Exodus threatens survival
Thirty-one years since the January 19 holocaust day, the community today is finding itself at the threshhold of becoming extinct. Getting cut off from its roots, the community is witnessing a gradual fading of its ethnicity and population. After the exodus, the community got scattered all over the world, and as decades rolled by, its culture, language, rituals, temples are slowly withering away. The community is demanding the granting of the indigenous status so as to protect its 5,000 year old historical link to Kashmir, as written in Rajtarangini.
Politics of ‘ellusive’ justice
The struggle to get justice for the crimes committed against them seems to be never ending for the community, which feels that the lack of electoral strength is the chief cause of their getting neglected. In the present democratic set up, it is the ability to exhibit a community’s strength that helps to get the required attention and importance. Lack of the same often gets small groups/communities off the radar. And that is what the Kashmiri Pandits have been experiencing.
Not having been able to collectively rise and lobby for justice is what is seeing the community failing to get justice.
Even after the abrogation of Article 370, the BJP-led government at the Centre has not formulated any plan to resettle them back in the valley.

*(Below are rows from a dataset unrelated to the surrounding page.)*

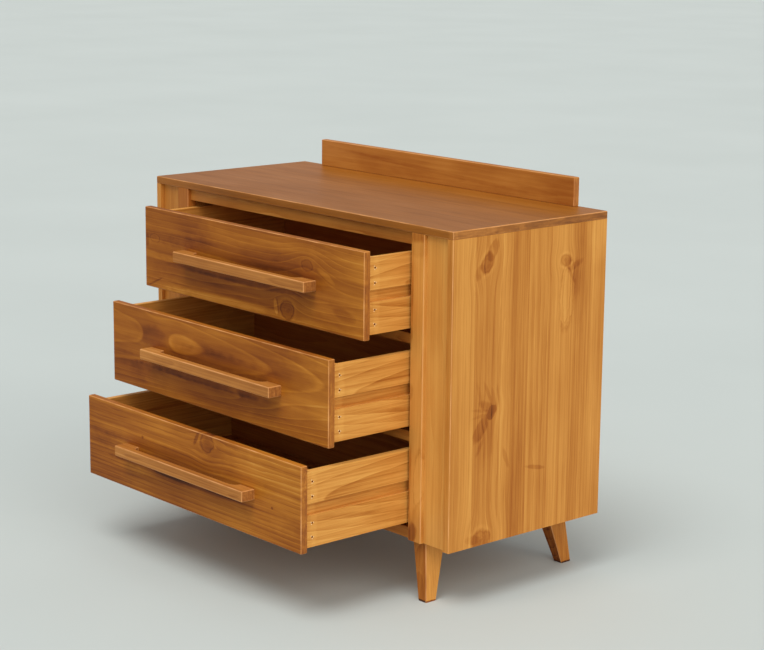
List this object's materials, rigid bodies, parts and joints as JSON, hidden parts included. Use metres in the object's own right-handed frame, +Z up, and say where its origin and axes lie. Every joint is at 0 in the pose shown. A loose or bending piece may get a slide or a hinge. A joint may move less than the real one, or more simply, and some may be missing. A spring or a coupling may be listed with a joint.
{
  "type": "commode chest",
  "caption": "Free-standing pine commode chest with full-width drawers on batten runners, scooped bar handles, splayed tapered legs and a low rear upstand.",
  "frame": {"origin": "on the floor under the middle of the bounding box of the chest as pictured, its drawers standing open", "axes": "+Z up, +X along the width to the right as seen from the front, -Y out of the front, the way the drawers open"},
  "size_m": [1.05, 0.7886, 0.884],
  "materials": {
    "panel_pine": "honey-stained pine of edge-glued upright staves, satin lacquer",
    "top_pine": "honey-stained pine, satin lacquer with a soft sheen",
    "frame_pine": "honey-stained pine, satin lacquer",
    "front_pine": "darker honey-stained pine with level cathedral grain, satin lacquer",
    "handle_pine": "honey-stained pine bar with eased edges, satin lacquer",
    "drawer_pine": "lightly stained pine, satin lacquer",
    "runner_beech": "planed hardwood, waxed",
    "plywood": "thin plywood, clear sealed",
    "leg_pine": "honey-stained pine, satin lacquer",
    "zinc_steel": "zinc-plated steel"
  },
  "bodies": {
    "case": {"top_panel": "top_pine", "back_upstand": "frame_pine", "back_panel": "plywood", "bottom_panel": "panel_pine", "rear_rail": "frame_pine", "top_rail": "frame_pine", "divider_rail_upper": "frame_pine", "divider_rail_lower": "frame_pine", "bottom_rail": "frame_pine", "side_panel_left": "panel_pine", "inner_partition_left": "panel_pine", "front_stile_left": "frame_pine", "corner_strip_left": "frame_pine", "runner_bottom_left": "runner_beech", "runner_middle_left": "runner_beech", "runner_top_left": "runner_beech", "side_panel_right": "panel_pine", "inner_partition_right": "panel_pine", "front_stile_right": "frame_pine", "corner_strip_right": "frame_pine", "runner_bottom_right": "runner_beech", "runner_middle_right": "runner_beech", "runner_top_right": "runner_beech", "leg_front_left": "leg_pine", "leg_bolt_front_left": "zinc_steel", "leg_front_right": "leg_pine", "leg_bolt_front_right": "zinc_steel", "leg_rear_left": "leg_pine", "leg_bolt_rear_left": "zinc_steel", "leg_rear_right": "leg_pine", "leg_bolt_rear_right": "zinc_steel"},
    "drawer_bottom": {"drawer_bottom_front": "front_pine", "drawer_bottom_inner_front": "drawer_pine", "drawer_bottom_back": "drawer_pine", "drawer_bottom_side_left": "drawer_pine", "drawer_bottom_side_right": "drawer_pine", "drawer_bottom_base": "plywood", "drawer_bottom_handle": "handle_pine", "drawer_bottom_screw_left": "zinc_steel", "drawer_bottom_screw_right": "zinc_steel"},
    "drawer_middle": {"drawer_middle_front": "front_pine", "drawer_middle_inner_front": "drawer_pine", "drawer_middle_back": "drawer_pine", "drawer_middle_side_left": "drawer_pine", "drawer_middle_side_right": "drawer_pine", "drawer_middle_base": "plywood", "drawer_middle_handle": "handle_pine", "drawer_middle_screw_left": "zinc_steel", "drawer_middle_screw_right": "zinc_steel"},
    "drawer_top": {"drawer_top_front": "front_pine", "drawer_top_inner_front": "drawer_pine", "drawer_top_back": "drawer_pine", "drawer_top_side_left": "drawer_pine", "drawer_top_side_right": "drawer_pine", "drawer_top_base": "plywood", "drawer_top_handle": "handle_pine", "drawer_top_screw_left": "zinc_steel", "drawer_top_screw_right": "zinc_steel"}
  },
  "joints": [
    {"name": "drawer_bottom_slide", "type": "slide", "parent": "case", "child": "drawer_bottom", "axis": [0, -1, 0], "range_m": [-0.292, 0.028]},
    {"name": "drawer_middle_slide", "type": "slide", "parent": "case", "child": "drawer_middle", "axis": [0, -1, 0], "range_m": [-0.22, 0.1]},
    {"name": "drawer_top_slide", "type": "slide", "parent": "case", "child": "drawer_top", "axis": [0, -1, 0], "range_m": [-0.126, 0.194]}
  ]
}
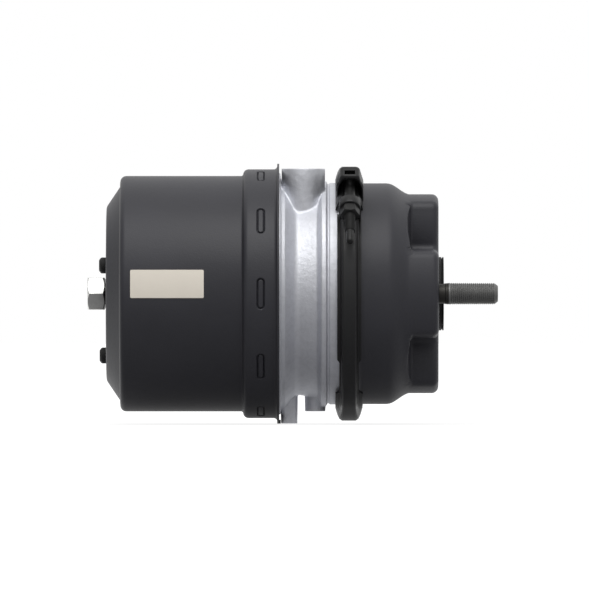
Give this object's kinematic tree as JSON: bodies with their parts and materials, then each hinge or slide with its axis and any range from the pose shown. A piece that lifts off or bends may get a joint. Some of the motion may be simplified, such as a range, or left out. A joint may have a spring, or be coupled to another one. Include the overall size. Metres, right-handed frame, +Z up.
{
  "type": "spring brake chamber",
  "caption": "Air brake actuator: spring case, aluminium flange with two ports, clamp ring and service housing on two studs.",
  "frame": {"origin": "middle of the mounting face, on the cylinder axis and midway between the two mounting studs", "axes": "+X along the cylinder axis, out of the mounting face, the way the push rod leaves; +Z up, with the ports on top; Y through the two studs"},
  "size_m": [0.307, 0.2086, 0.195],
  "materials": {
    "black_paint": "satin black paint on pressed steel",
    "clamp_black": "satin black coating on pressed steel",
    "bolt_black": "satin black coated fasteners",
    "cast_aluminium": "as-cast, lightly blasted",
    "zinc_steel": "dull zinc plating",
    "bolt_zinc": "bright zinc plating",
    "phosphated_steel": "dark phosphate",
    "spring_steel": "coated spring wire",
    "black_rubber": "matt moulded rubber",
    "diaphragm_rubber": "matt fabric-backed rubber",
    "guide_plastic": "low-friction plastic",
    "bronze_bush": "sintered bronze",
    "label_cream": "matt blank label"
  },
  "bodies": {
    "housing": {"spring_case": "black_paint", "release_bush": "phosphated_steel", "vent_plugs": "black_rubber", "label_plate": "label_cream", "spring_seat": "phosphated_steel", "power_spring": "spring_steel", "flange_casting": "cast_aluminium", "case_o_ring": "black_rubber", "tube_bush": "bronze_bush", "tube_seals": "black_rubber", "diaphragm": "diaphragm_rubber", "service_housing": "black_paint", "stud_plate": "phosphated_steel", "mounting_studs": "zinc_steel", "front_seal": "black_rubber", "boot": "diaphragm_rubber", "return_spring": "spring_steel", "clamp_half_front": "clamp_black", "clamp_half_back": "clamp_black", "clamp_bolts": "bolt_black", "clamp_nuts": "bolt_black"},
    "park_piston": {"piston": "cast_aluminium", "piston_seal": "black_rubber", "piston_guide": "guide_plastic", "piston_tube": "zinc_steel", "tube_pad": "phosphated_steel", "catch_ring": "phosphated_steel", "catch_clip": "spring_steel"},
    "push_rod_body": {"push_plate": "zinc_steel", "push_rod": "zinc_steel", "boot_clip": "zinc_steel"},
    "release_slide": {"thrust_washer": "phosphated_steel"},
    "release_bolt_body": {"release_bolt": "bolt_zinc", "catch_nut": "phosphated_steel", "catch_pin": "phosphated_steel"}
  },
  "joints": [
    {"name": "push_rod_stroke", "type": "slide", "parent": "housing", "child": "push_rod_body", "axis": [1, 0, 0], "range_m": [0, 0.057], "stiffness_N_per_m": 1500, "springref_m": -0.02, "deforming": ["return_spring", "boot", "diaphragm"]},
    {"name": "park_piston_stroke", "type": "slide", "parent": "housing", "child": "park_piston", "axis": [1, 0, 0], "range_m": [0, 0.057], "deforming": ["power_spring"]},
    {"name": "release_bolt_travel", "type": "slide", "parent": "housing", "child": "release_slide", "axis": [-1, 0, 0], "range_m": [0, 0.03]},
    {"name": "release_bolt_turn", "type": "hinge", "parent": "release_slide", "child": "release_bolt_body", "pos_m": [-0.25, 0, 0], "axis": [-1, 0, 0], "range_deg": [0, 5400]}
  ],
  "couplings": [
    {"joint": "park_piston_stroke", "follows": "push_rod_stroke", "ratio": 1},
    {"joint": "release_bolt_turn", "follows": "release_bolt_travel", "rad_per_m": 3141.6}
  ]
}
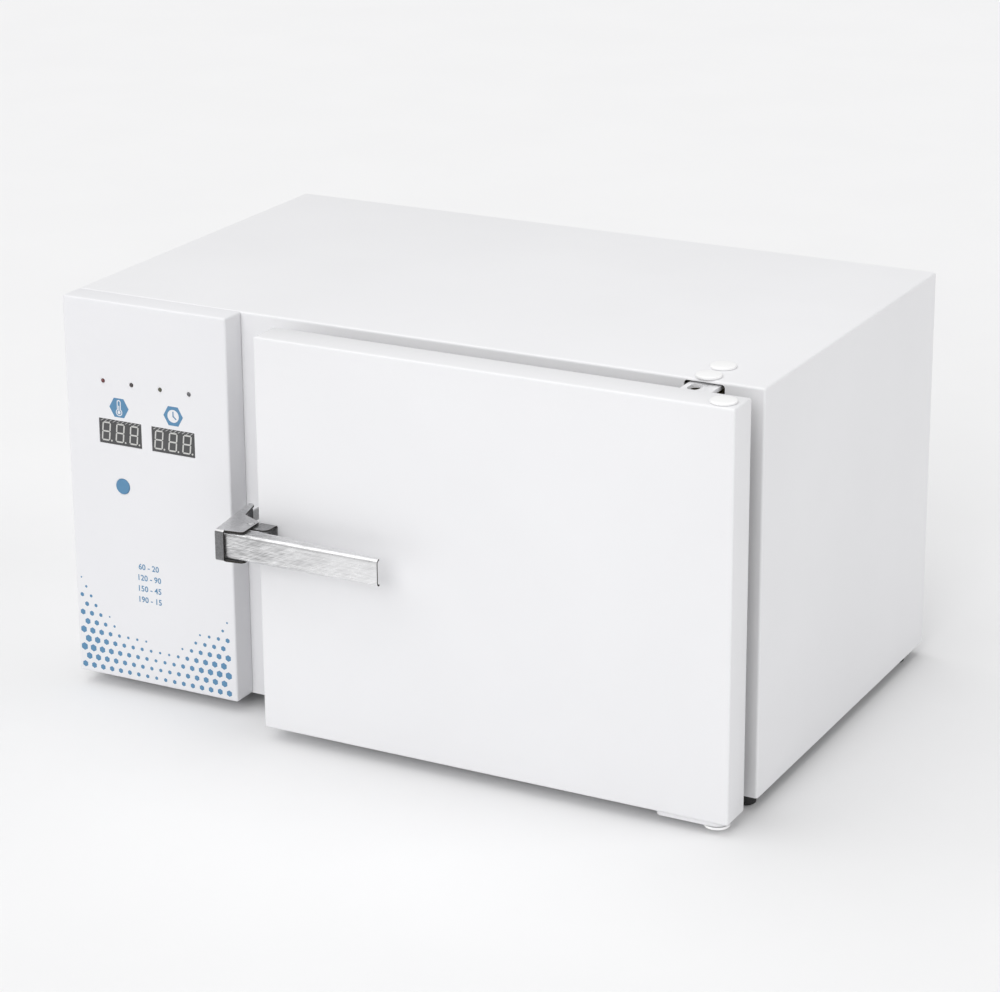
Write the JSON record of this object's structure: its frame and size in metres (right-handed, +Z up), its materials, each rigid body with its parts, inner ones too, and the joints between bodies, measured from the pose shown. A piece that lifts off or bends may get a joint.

Over three decades and counting, the Kashmiri Pandits continue to be denied justice. And January 19 is not just the holocaust day for the community; it is a reminder of the failure of the democratic institutions of the country to secure its own people. Facing persecution and failing to get justice in a democratic setup in independent India which has dedicated institutions to take cognizance, is what baffles the community and has added to the tragedy.